Родной голос | страница 46



Один писатель в рассказе сделал такую сцену. Дедушка с внуком во время войны дежурили на крыше. Туда упала немецкая «зажигалка». Дедушка и внук закопали ее в песок, и дед, старый солдат, презрительно помочился на бомбу, чем привел в восторг внука и в негодование редактора.

Автора обвинили в натурализме и рассказ сняли. Когда начинаешь защищаться и ссылаться на классиков или чаще всего на Шолохова, поскольку он живой и ближе как-то, тебе с этакой ехидцею делают замечание: «А вы, милый, пока еще не Шолохов и даже не Лев Толстой».

И деваться некуда. И в самом деле не Шолохов и «даже не Лев Толстой», и посему что позволено им, ни в коем разе не позволено нам. Скажете загнул? Скажете: начал с нежности, а кончил натурализмом? Но это лишнее доказательство тому, как чувства, подобные нежности, не даются мне, и сие меня не утешает, а огорчает и вызывает добрую зависть к тем, кому такие чувства сродни.

Я знаю теперь, может быть, и не до конца, но твердо знаю, какое это сложное и трудное дело литература. В этой трудности и радости и горести наши. Не было бы их, не было бы многих и многих писателей. Литератор, как альпинист, делает одно восхождение за другим, с той только разницей, что альпинисты покорили почти все вершины на земном шаре, а перед нами несть им числа. И нам предстоит долгий и трудный путь, и все в гору, в гору, в гору. А чтобы идти все время в гору, нужно иметь крепкое сердце и здоровые мускулы, да и «запас» в рюкзаке немалый. Если рюкзак этот пуст — далеко не уйдешь, «оголодаешь», как говорят на Урале, и кинешься на подножный корм пощипывать травку.

И как часто в наших произведениях, как в тощем рюкзаке, одна лишь только мелкая травка, да и мускулы у автора дряблые чувствуются, в сердце одышка. Это у молодых-то!

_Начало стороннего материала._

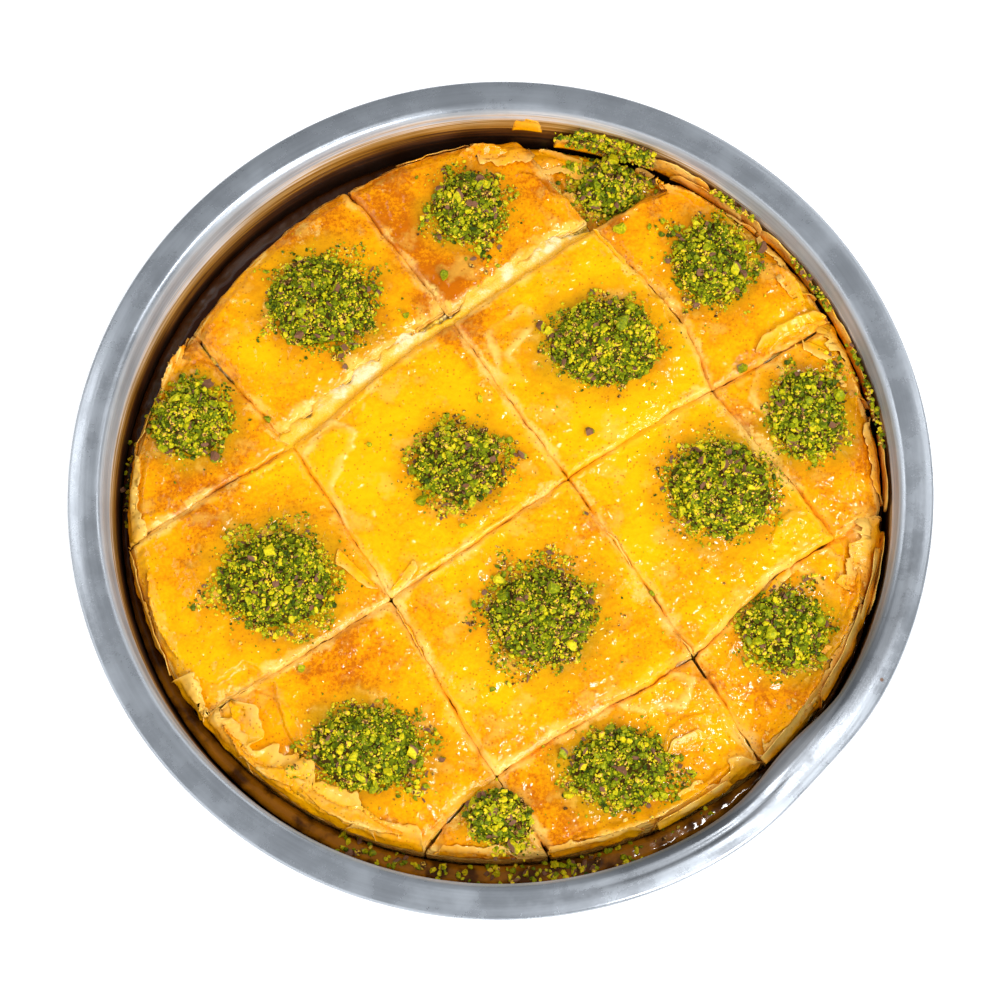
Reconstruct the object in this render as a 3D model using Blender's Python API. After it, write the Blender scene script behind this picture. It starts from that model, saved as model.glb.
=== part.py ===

Тех, кто прошел войну и кому уже под сорок, как-то неловко называть молодыми, тем паче что и в литературе они работают по десятку, а то и более лет. Просто в силу бывшего, да и поныне кое в чем бытующего деления на «столичных» и «периферийных» писателей этих так называемых молодых «открыли» лишь недавно, либо они сами «открылись» ввиду созданной более благоприятной обстановки в нашей литературе. И я думаю, что наибольшие трудности переживаем мы, те, кому за тридцать. Как-никак все мы помним, что Пушкин погиб в тридцать восемь, Лермонтов в двадцать семь, Писарев лишь на год позже, — и они успели столько сделать!

А мы что?

Этот вопрос, наверное, мучает не одного меня. И я не знаю, завидовать или нет тому, кого он не мучает? А есть такие, есть, нечего греха таить. Сделал одну-две книжки «на уровне», да так на этом уровне, как на старинном безмене, и покачивается. Наверное, таким легко! И пусть не обижаются на меня те, кому не под сорок, а еще только под тридцать, им тоже легче. Они перед миром — как перед распахнутыми дверьми: иди, удивляйся, дыши, впитывай! Мир широк, и перед тобой будущее, за спиной память о военном детстве и о потерянных отцах. Верный компас эта память!